Part Time Versus Full Time
Many working mothers opt for part-time jobs. However, if you set your own hours, Vanderkam astutely notes that going part-time may not be worth the salary sacrifice. You could wind up working longer than full-time hours and earning a part-time paycheck. Instead, she suggests that working extra hours may energize you as you make more tangible progress toward your short-term work goals and your career aspirations (although this may intensify your mama guilt).
Many women feel their domestic lives must emulate idealized media versions of the nuclear family. Remember, says Vanderkam, your family is unique. There is no one-size-fits-all solution, so spend the time to think through the unique rhythms and habits of your family and adapt your time together accordingly.
In life, you can be unhappy, or you can change things. And even if there are things you can’t change, you can often change your mind-set and question assumptions that are making life less good than it could be.Laura Vanderkam
Vanderkam urges you not to let your career or your responsibilities as a mother prevent you from sharing romantic, intimate moments with your partner. This is another instance of her offering obvious advice that may be far easier said than done. Take advantage of leisure time you share, such as sneaking away from your children when they’re watching morning cartoons on weekends, or arranging child care, so you can schedule dates outside the home – provided you can afford child care, of course. Or stay home and spend quality time with one another on weekday nights after your kids go to bed. Make the brief moments that are available more meaningful by giving your family your full and undivided attention, love and affection. Vanderkam may idealize the possibilities somewhat here, given the challenges of working couples with kids, but her point is to seize your moments when you can.

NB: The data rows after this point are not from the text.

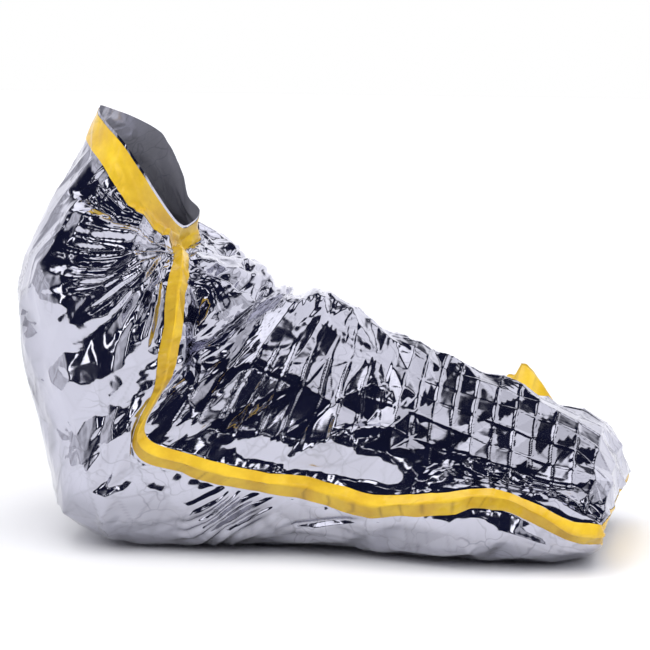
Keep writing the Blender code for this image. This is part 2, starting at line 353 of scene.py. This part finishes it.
# -----------------------------------------------------------------------------------------------------------
# The sack's parts.  Each runs over some stations, counted from the hood rim, and some shares of the way from
# back to front.  Two numbers say where it begins and is whole, or fades and ends.  Four say all of these.
HOOD_STATIONS = (1.0, 1.8)
CHEST_STATIONS, CHEST_SHARES = (2.2, 3.4, 8.8, 9.8), (0.68, 0.84)
UPPER_STATIONS, UPPER_SHARES = (8.6, 9.8), (0.14, 0.26)
THIGH_STATIONS, THIGH_SHARES = (8.4, 9.4, 12.2, 13.4), (0.46, 0.54, 0.74, 0.88)
SHIN_STATIONS, SHIN_SHARES, SHIN_ENDS = (12.2, 13.4), (0.50, 0.58), (17.4, 18.5)
BACK_SHARES = (0.10, 0.24)
UNDER_STATIONS, UNDER_SHARES = (8.5, 10), (0.18, 0.34)
SIDE = (0.30, 0.40)      # where the front's facets give way to the back's, as a share of the girth
BACK_TILE_SHIFT = 17.3   # the back takes its facets from another place of the tiles
SEED = 21

# Facets of each part: what their rows follow, the gaps between their corners down and round the sack, how far
# the corners stray as a share of a gap, how much the rows lean, and how far the corners leave the surface.
FACETS = (
    ("x", 0.030, 0.032, 0.42, 0.10, 0.0100),   # chest
    ("s", 0.042, 0.038, 0.42, 0.30, 0.0135),   # sides of the upper body
    ("s", 0.054, 0.130, 0.24, -0.20, 0.0180),  # thighs
    ("s", 0.037, 0.048, 0.10, -0.06, 0.0078),  # shins
    ("s", 0.062, 0.056, 0.30, 0.00, 0.0042),   # everywhere else
)
EDGE_STRENGTH = 0.002
SMALL_FACETS = (0.019, 0.017, 0.42, 0.2)
SMALL_STRENGTH = 0.0018
SMALLEST_LIFT = 0.0004   # where small facets would be lower than this, the surface keeps its points
KEPT_STEP = 4            # and these are that many rows and columns apart

# Packing folds, pleats and veins.
FOLD_GAPS = (0.037, 0.048)
PLEAT_GAP = 0.050

# Single folds, all on the wearer's right.  Places x are counted before SHIFT_X.
CHIN_X, CHIN_Z = -0.255, 0.494        # the pinch, where y is 0
CHIN_REACH = 0.16                     # the folds from it grow up to this distance
SHOULDER_X, SHOULDER_Z, SHOULDER_DROP = -0.238, 0.483, 0.470
HIP_X, HIP_Z = -0.086, 0.069
HIP_WAY = (0.81, 0.58)                # the way that the ripples run, in x and z
HIP_GAP = 0.017
UNDER_X, UNDER_Z, UNDER_SLOPE = 0.044, 0.061, 0.205
GROOVE_SHARE, GROOVE_DEPTH, GROOVE_GAP = 0.575, 0.010, 0.015
ROLL_STATIONS, ROLL_SHARES = (10.0, 11.2, 12.8, 14.2), (0.39, 0.52, 0.55, 0.92)
SWELL_STATIONS, SWELL_SHARE = (14.0, 15.5, 17.8, 18.8), 0.20
# dark pockets beside the seam and under the chin: depth, middle and size
POCKETS = (
    (0.045, (-0.142, -0.22, 0.356), (0.017, 0.12, 0.034)),
    (0.020, (-0.243, -0.06, 0.500), (0.013, 0.05, 0.012)),
)

# The seams.
SEAM_RIDGE = 0.010
TAB_HEIGHT = 0.068
# the stations where the tab and the lower step beside it have no height, and how many it takes to be whole
TAB_RISE, TAB_FALL = (14.32, 0.07), (15.50, 1.0)
STEP_RISE, STEP_FALL, STEP_SHARE = (14.16, 0.05), (14.40, 0.05), 0.62
MOUTH_OUT = 0.020        # how far the left side of the hood mouth stands out past the chin


def measured(grid, down):
    """Where each point of the grid is on the sack.

    It has the point's place before creasing, base, with x, y and z, and ahead, which is x before SHIFT_X.
    Then f is the share of the way from back to front, c the distance round from the front, u the station and
    s the distance down the sack.
    """
    at = SimpleNamespace(base=grid[:, :, :3], f=grid[:, :, 3], c=grid[:, :, 4], u=grid[:, :, 5])
    at.x, at.y, at.z = (at.base[:, :, k] for k in range(3))
    at.ahead = at.x - SHIFT_X
    places = np.linspace(0, LAST, LENGTH_SAMPLES)
    lengths = [np.interp(places, at.u[:, k], down[:, k]) for k in range(0, 2 * HALF, COLUMN_STEP)]
    at.s = np.interp(at.u, places, np.mean(lengths, axis=0))
    at.columns = np.arange(2 * HALF)
    at.from_seam = np.minimum(at.columns % HALF, HALF - at.columns % HALF)
    girth = (np.max(at.c, axis=1) - np.min(at.c, axis=1))[:, None]
    at.from_front = np.where(at.c > girth / 2, at.c - girth, at.c)
    from_back = np.where(at.from_front > 0, at.from_front - girth / 2, at.from_front + girth / 2)
    at_front = 1 - smooth(*SIDE, np.abs(at.from_front) / girth)

    def foils(spacing, shift, tile, skew=0.0):
        """Facets over the whole sack, whose two sets meet along its sides."""
        front = foil(at.s + skew * at.from_front, at.from_front, spacing, shift, tile)
        back = foil(at.s + skew * from_back, from_back, spacing, shift + BACK_TILE_SHIFT, tile)
        return at_front * front + (1 - at_front) * back

    at.foils = foils
    return at


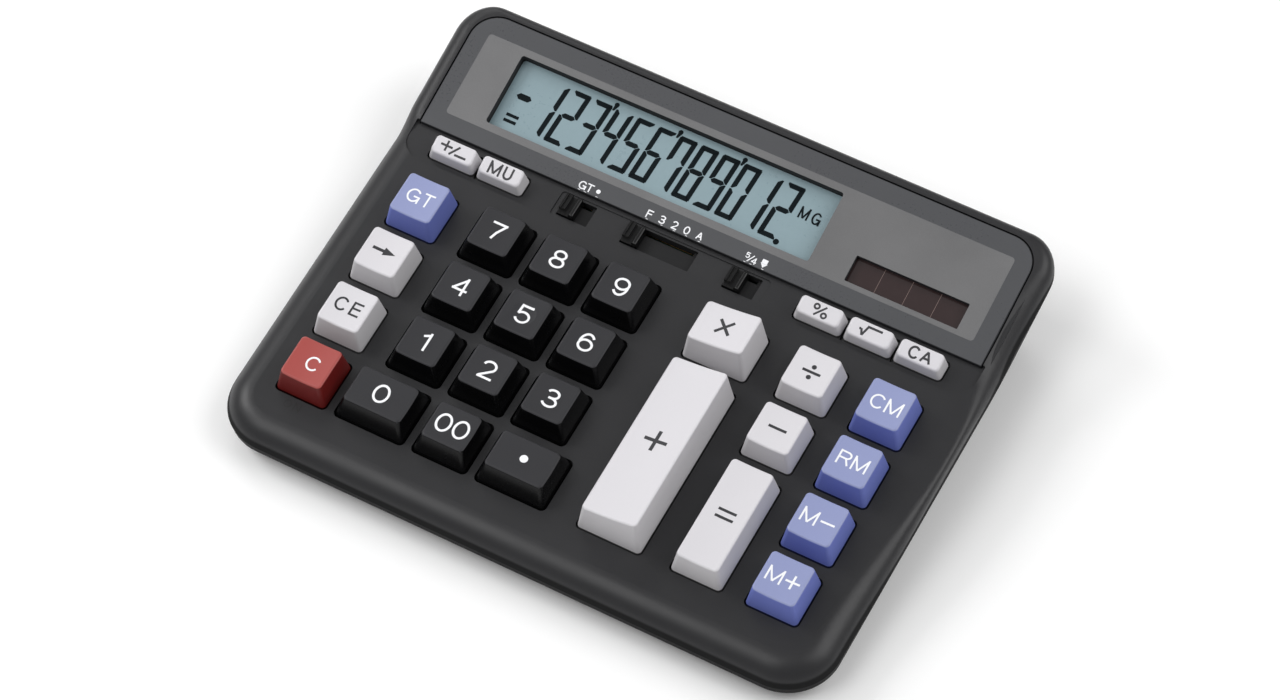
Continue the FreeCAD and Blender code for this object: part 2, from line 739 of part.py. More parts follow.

Studies report that women don’t get enough sleep – fewer than six hours a night, in fact. The Mosaic Project paints a different picture. Many top-earning women reported sleeping an average of seven hours and 42 minutes each night and finding time to exercise as well. About 90% of the participants say they sleep seven to nine hours a night, just as leading health experts recommend.
Vanderkam suggests that you can work early in the morning or late in the evening without succumbing to sleep deprivation. To avoid losing too much sleep when you work late evenings, set an alarm to signal when your bedtime is one hour away. When it rings, turn off your computer and relax before attempting to sleep.
The Mosaic Project found that 91% of participants tallied some form of physical activity for an average of about 3.3 hours per week. Participants with larger families exercised most, proving that making time to exercise is a lifestyle choice that even those with considerable family responsibilities can adopt.
A Lofty Perspective
Many of Vanderkam’s strategies seem accessible mostly to women with lots of support and some disposable income. Adopting all of her tips may be out of reach, unless you have the discipline and energy to be switched on for others – your boss, your colleagues, your partner, your children – every moment of every day. A sensible approach might be to regard her work as a menu of worthwhile suggestions and to cherry-pick the ones that align with your means, your family, your possibilities and your priorities.